Num dos últimos dias do ano, a 20 de dezembro, somos recordados da solidariedade humana. O ser humano, sem solidariedade, nunca teria sobrevivido à natureza implacável e impiedosa. Foi a capacidade de interajuda que permitiu o avanço da nossa espécie, desde tempos imemoriais, “remando” todos no mesmo barco até chegar a um destino que parecia inalcançável.
De todos os inimigos possíveis, grandes e pequenos, neste ano, a humanidade teve de enfrentar um inimigo microscópico. Uma pandemia viral veio abalar, inexoravelmente, as nossas vidas. Mas talvez nunca, em nenhum outro ano, a solidariedade tenha estado tão presente nas nossas vidas…
Ao usar máscara, as pessoas protegeram-se, mas também protegeram os outros, os mais frágeis, de sucumbirem a um vírus novo.
Ao desinfetar as mãos, várias vezes por dia, assumimos uma ameaça comum e lutámos contra o invisível, por nós e por todos.
Mesmo quando o simples sair à rua se tornou arriscado, houve quem não vacilasse e levasse mantimentos e bens de primeira necessidade às casas dos mais desfavorecidos que estavam “presos” no lar.
Sem nos apercebermos, todos nós fomos solidários uns com os outros, durante este ano que passou.
“Sentimento de missão e de abnegação”
Mas foi provavelmente na Saúde que a solidariedade humana brilhou um pouco mais intensamente. Claro que este valor se materializa no cuidado a quem sofre, e no confortar quem mais precisa, mas foi o sentimento de missão e de abnegação dos profissionais de saúde que levou o nosso Serviço Nacional de Saúde a horizontes que pareciam impossíveis.

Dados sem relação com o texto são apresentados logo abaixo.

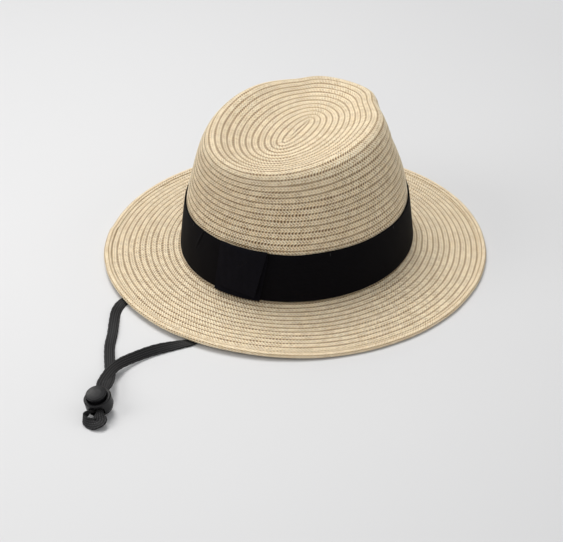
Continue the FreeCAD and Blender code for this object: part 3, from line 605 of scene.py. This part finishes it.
# cord end tabs: folded tape with a bar tack
def tab_piece(name, sx):
    na, nb = 22, 26
    a = np.linspace(0, 2 * np.pi, na, endpoint=False)
    px = np.sign(np.cos(a)) * np.abs(np.cos(a)) ** 0.4 * 1.35
    py = np.sign(np.sin(a)) * np.abs(np.sin(a)) ** 0.4 * 4.4
    z = np.linspace(18.7, 29.5, nb)
    sc = 1 - 0.10 * (np.abs(z - 24.1) / 5.4) ** 6 + 0.05 * np.sin(z * 4.0)
    Q = np.stack([sx * 82.0 + px[None] * sc[:, None], 14.0 + py[None] * (0.97 + 0.03 * sc[:, None]), z[:, None] + 0 * px[None]], -1)
    return add_object(name, grid_mesh(name, Q * MM, close_u=False, close_v=True, cap_ends=True))


tab_l = tab_piece("cord_tab_left", 1)
tab_r = tab_piece("cord_tab_right", -1)


# ------------------------------------------------------------------ materials
def material(name):
    m = bpy.data.materials.new(name)
    m.use_nodes = True
    nt = m.node_tree
    b = nt.nodes["Principled BSDF"]
    return m, nt, b


def noise(nt, scale, detail=3.0, rough=0.55):
    tc = nt.nodes.new("ShaderNodeTexCoord")
    nz = nt.nodes.new("ShaderNodeTexNoise")
    nz.inputs["Scale"].default_value = scale
    nz.inputs["Detail"].default_value = detail
    nz.inputs["Roughness"].default_value = rough
    nt.links.new(tc.outputs["Object"], nz.inputs["Vector"])
    return nz


def bump(nt, height, strength, dist, b):
    bp = nt.nodes.new("ShaderNodeBump")
    bp.inputs["Strength"].default_value = strength
    bp.inputs["Distance"].default_value = dist
    nt.links.new(height, bp.inputs["Height"])
    nt.links.new(bp.outputs["Normal"], b.inputs["Normal"])


def ramp(nt, fac, stops):
    r = nt.nodes.new("ShaderNodeValToRGB")
    els = r.color_ramp.elements
    while len(els) < len(stops):
        els.new(0.5)
    for e, (p, c) in zip(els, stops):
        e.position = p
        e.color = (*c, 1)
    nt.links.new(fac, r.inputs["Fac"])
    return r


def straw_material():
    m, nt, b = material("paper_straw")
    at = nt.nodes.new("ShaderNodeAttribute")
    at.attribute_name = "straw"
    nz = noise(nt, 900.0, 4.0)
    r = ramp(nt, nz.outputs["Fac"], [(0.25, (0.86, 0.845, 0.82)), (0.75, (1.0, 1.0, 1.0))])
    mx = nt.nodes.new("ShaderNodeMix")
    mx.data_type = "RGBA"
    mx.blend_type = "MULTIPLY"
    mx.inputs["Factor"].default_value = 1.0
    nt.links.new(at.outputs["Color"], mx.inputs["A"])
    nt.links.new(r.outputs["Color"], mx.inputs["B"])
    nt.links.new(mx.outputs["Result"], b.inputs["Base Color"])
    b.inputs["Roughness"].default_value = 0.62
    b.inputs["Specular IOR Level"].default_value = 0.35
    b.inputs["Subsurface Weight"].default_value = 0.0
    bump(nt, nz.outputs["Fac"], 0.35, 0.0003, b)
    return m


def ribbon_material(name, base, rib_scale=1500.0, direction="Z", sheen=0.25):
    """Woven ribbon: fine ribs, soft sheen, faint dust."""
    m, nt, b = material(name)
    tc = nt.nodes.new("ShaderNodeTexCoord")
    wv = nt.nodes.new("ShaderNodeTexWave")
    wv.wave_type = "BANDS"
    wv.bands_direction = direction
    wv.inputs["Scale"].default_value = rib_scale / 6.0
    wv.inputs["Distortion"].default_value = 0.4
    nt.links.new(tc.outputs["Object"], wv.inputs["Vector"])
    nz = noise(nt, 260.0, 5.0)
    r = ramp(nt, nz.outputs["Fac"], [(0.3, tuple(c * 0.8 for c in base)), (0.75, tuple(c * 1.35 for c in base))])
    nt.links.new(r.outputs["Color"], b.inputs["Base Color"])
    b.inputs["Roughness"].default_value = 0.80
    b.inputs["Specular IOR Level"].default_value = 0.09
    b.inputs["Sheen Weight"].default_value = sheen
    b.inputs["Sheen Roughness"].default_value = 0.5
    bump(nt, wv.outputs["Fac"], 0.30, 0.00012, b)
    return m


def knit_material():
    m, nt, b = material("knitted_cord")
    nz = noise(nt, 1400.0, 4.0)
    r = ramp(nt, nz.outputs["Fac"], [(0.3, (0.55, 0.55, 0.55)), (0.75, (1.0, 1.0, 1.0))])
    at = nt.nodes.new("ShaderNodeAttribute")
    at.attribute_name = "straw"
    mx = nt.nodes.new("ShaderNodeMix")
    mx.data_type = "RGBA"
    mx.blend_type = "MULTIPLY"
    mx.inputs["Factor"].default_value = 1.0
    nt.links.new(at.outputs["Color"], mx.inputs["A"])
    nt.links.new(r.outputs["Color"], mx.inputs["B"])
    nt.links.new(mx.outputs["Result"], b.inputs["Base Color"])
    b.inputs["Roughness"].default_value = 0.62
    b.inputs["Specular IOR Level"].default_value = 0.25
    b.inputs["Sheen Weight"].default_value = 0.03
    b.inputs["Sheen Roughness"].default_value = 0.45
    bump(nt, nz.outputs["Fac"], 0.5, 0.00025, b)
    return m


def plastic_material(name, base, rough):
    m, nt, b = material(name)
    nz = noise(nt, 420.0, 5.0)
    r = ramp(nt, nz.outputs["Fac"], [(0.35, tuple(c * 0.85 for c in base)), (0.7, tuple(c * 1.2 for c in base))])
    nt.links.new(r.outputs["Color"], b.inputs["Base Color"])
    rr = ramp(nt, nz.outputs["Fac"], [(0.3, (rough - 0.05,) * 3), (0.7, (rough + 0.07,) * 3)])
    nt.links.new(rr.outputs["Color"], b.inputs["Roughness"])
    b.inputs["Specular IOR Level"].default_value = 0.28
    bump(nt, nz.outputs["Fac"], 0.12, 0.0001, b)
    return m


def metal_material():
    m, nt, b = material("spring_metal")
    nz = noise(nt, 900.0, 4.0)
    r = ramp(nt, nz.outputs["Fac"], [(0.3, (0.45, 0.45, 0.46)), (0.7, (0.65, 0.65, 0.66))])
    nt.links.new(r.outputs["Color"], b.inputs["Base Color"])
    b.inputs["Metallic"].default_value = 1.0
    b.inputs["Roughness"].default_value = 0.35
    bump(nt, nz.outputs["Fac"], 0.1, 0.0001, b)
    return m


M_STRAW = straw_material()
M_RIBBON = ribbon_material("black_ribbon", (0.0014, 0.0011, 0.0020), sheen=0.0)
# the keeper fold: the same black ribbon painted lighter and bluer, painted light on the fold so it stands apart from
# the band
M_KEEPER = ribbon_material("black_ribbon_fold_painted_lighter", (0.0024, 0.0021, 0.0042), sheen=0.01)
M_SWEAT = ribbon_material("sweatband_weave", (0.020, 0.019, 0.022), 1100.0)
M_LABEL = ribbon_material("label_weave", (0.70, 0.69, 0.65), 2200.0)
M_THREAD = ribbon_material("black_thread", (0.016, 0.015, 0.017), 3000.0, "DIAGONAL")
M_CORD = knit_material()
M_PLASTIC = plastic_material("satin_black_plastic", (0.0050, 0.0048, 0.0058), 0.42)
M_TAB = ribbon_material("cord_end_tape", (0.012, 0.012, 0.013), 1700.0, "Z", 0.03)
M_METAL = metal_material()


def dress(ob, mat):
    ob.data.materials.clear()
    ob.data.materials.append(mat)


for ob, mat in ((wire, M_METAL), (crown, M_STRAW), (brim, M_STRAW), (edge, M_STRAW), (band, M_RIBBON), (keeper, M_KEEPER), (sweat, M_SWEAT),
                (label, M_LABEL), (cord, M_CORD), (tab_l, M_TAB), (tab_r, M_TAB)):
    dress(ob, mat)

for node, mat in (("hatband_tacks", M_THREAD), ("sweatband_stitching", M_THREAD),
                  ("cord_lock_barrel", M_PLASTIC), ("cord_lock_button", M_PLASTIC), ("cord_lock_spring", M_METAL)):
    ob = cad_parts[node]
    if ob.material_slots:
        for sl in ob.material_slots:
            sl.material = mat
    else:
        ob.data.materials.append(mat)

# ------------------------------------------------------------------ what stands for what
for ob in (wire, crown, brim, edge, band, keeper, sweat, label, cord, tab_l, tab_r):
    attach(ob, "root")
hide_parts("straw_crown", "straw_crown_tip")
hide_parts("brim_wire")
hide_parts("straw_brim")
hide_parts("brim_edge_braid")
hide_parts("hatband_ribbon")
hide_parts("ribbon_keeper")
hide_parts("sweatband")
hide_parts("blank_label")
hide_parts("chin_cord")
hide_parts("cord_tack_left")
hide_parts("cord_tack_right")

# ------------------------------------------------------------------ floor and light
fm, fnt, fb = material("pale_floor")
# the floor's colour is brighter round a point left of the hat and darker towards the corners: a painted pool of light
# and painted shade
light_pool = fnt.nodes.new("ShaderNodeTexGradient")
light_pool.gradient_type = "SPHERICAL"
pmap = fnt.nodes.new("ShaderNodeMapping")
pco = fnt.nodes.new("ShaderNodeTexCoord")
LIGHT_POOL_AT, LIGHT_POOL_R = (0.185, 0.115, 0.0), 0.80
pmap.inputs["Location"].default_value = (-LIGHT_POOL_AT[0] / LIGHT_POOL_R, -LIGHT_POOL_AT[1] / LIGHT_POOL_R, 0.0)
pmap.inputs["Scale"].default_value = (1 / LIGHT_POOL_R, 1 / LIGHT_POOL_R, 1 / LIGHT_POOL_R)
fnt.links.new(pco.outputs["Object"], pmap.inputs["Vector"])
fnt.links.new(pmap.outputs["Vector"], light_pool.inputs["Vector"])
r = ramp(fnt, light_pool.outputs["Fac"], [(0.25, (0.615, 0.619, 0.631)), (0.55, (0.664, 0.668, 0.680)), (0.95, (0.705, 0.709, 0.722))])
fnt.links.new(r.outputs["Color"], fb.inputs["Base Color"])
fb.inputs["Roughness"].default_value = 0.55
fb.inputs["Specular IOR Level"].default_value = 0.2
fme = bpy.data.meshes.new("floor")
S = 6.0
fme.from_pydata([(-S, -S, 0), (S, -S, 0), (S, S, 0), (-S, S, 0)], [], [(0, 1, 2, 3)])
floor = add_object("floor", fme)
floor.data.materials.append(fm)


def area(name, pos, target, size, power, colour=(1, 1, 1)):
    ld = bpy.data.lights.new(name, "AREA")
    ld.shape = "DISK"
    ld.size = size
    ld.energy = power
    ld.color = colour
    ob = bpy.data.objects.new(name, ld)
    bpy.context.scene.collection.objects.link(ob)
    ob.location = pos
    d = Vector(target) - Vector(pos)
    ob.rotation_euler = d.to_track_quat("-Z", "Y").to_euler()
    return ob


# lights are placed by how far right of and how far beyond the hat they stand
away = np.array([-back[0], -back[1], 0.0]); away /= np.linalg.norm(away)
rt = np.array([right[0], right[1], 0.0])


def at(r_, a_, h_):
    p = rt * r_ + away * a_
    return (p[0], p[1] + 0.05, h_)


area("key_top_back", at(-0.45, 1.0, 2.4), (0, 0.05, 0.05), 1.5, 46, (1.0, 0.985, 0.96))
area("fill_right", at(1.8, -0.3, 1.5), (0, 0.05, 0.05), 1.6, 4, (1.0, 1.0, 1.0))
area("fill_front", at(-0.2, -2.0, 1.3), (0, 0.05, 0.05), 2.0, 6, (1.0, 0.98, 0.94))
area("fill_left", at(-1.5, -0.5, 1.1), (0, 0.05, 0.05), 1.2, 9, (1.0, 0.985, 0.96))
world = bpy.data.worlds.new("studio")
bpy.context.scene.world = world
world.use_nodes = True
bg = world.node_tree.nodes["Background"]
bg.inputs["Color"].default_value = (0.98, 0.99, 1.0, 1)
bg.inputs["Strength"].default_value = 0.42
bpy.context.scene.view_settings.view_transform = "Standard"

Sem nunca deixar de estar presente, sem nunca deixar de pensar no utente, foram reorganizados os vários serviços do SNS, muitas vezes de um dia para o outro: consultas de 10 minutos foram transformadas em telefonemas sem limite de duração; urgências não conseguiram acolher todos os profissionais dispostos a ajudar mais horas; cirurgias em atraso foram recuperadas em tempo recorde; plataformas de vigilância foram criadas para que nenhum utente ficasse esquecido; e a Vacinação nunca teve falta de enfermeiros disponíveis.
Claro que nem tudo foi perfeito, houve situações que falharam, mas por cada derrota os profissionais tentaram compensar com o dobro ou o triplo das vitórias.
Passaram-se, assim, meses e meses de tarefas que pareciam intermináveis aos profissionais de saúde, e foi a satisfação destes atos solidários que fez o SNS persistir.
Mas ainda não podemos baixar os braços, nem podemos fechar agora os nossos corações. Falta enfrentar as doenças de inverno e falta a campanha de vacinação massiva que se adivinha complicada, mas necessária.
Com certeza que 2020 foi um ano que não deixará muitas saudades, mas foi nesta catástrofe global que se viu o melhor da humanidade. Vamos, por isso, precisar de mais um ano solidário, em que serão os pequenos gestos que farão a grande diferença.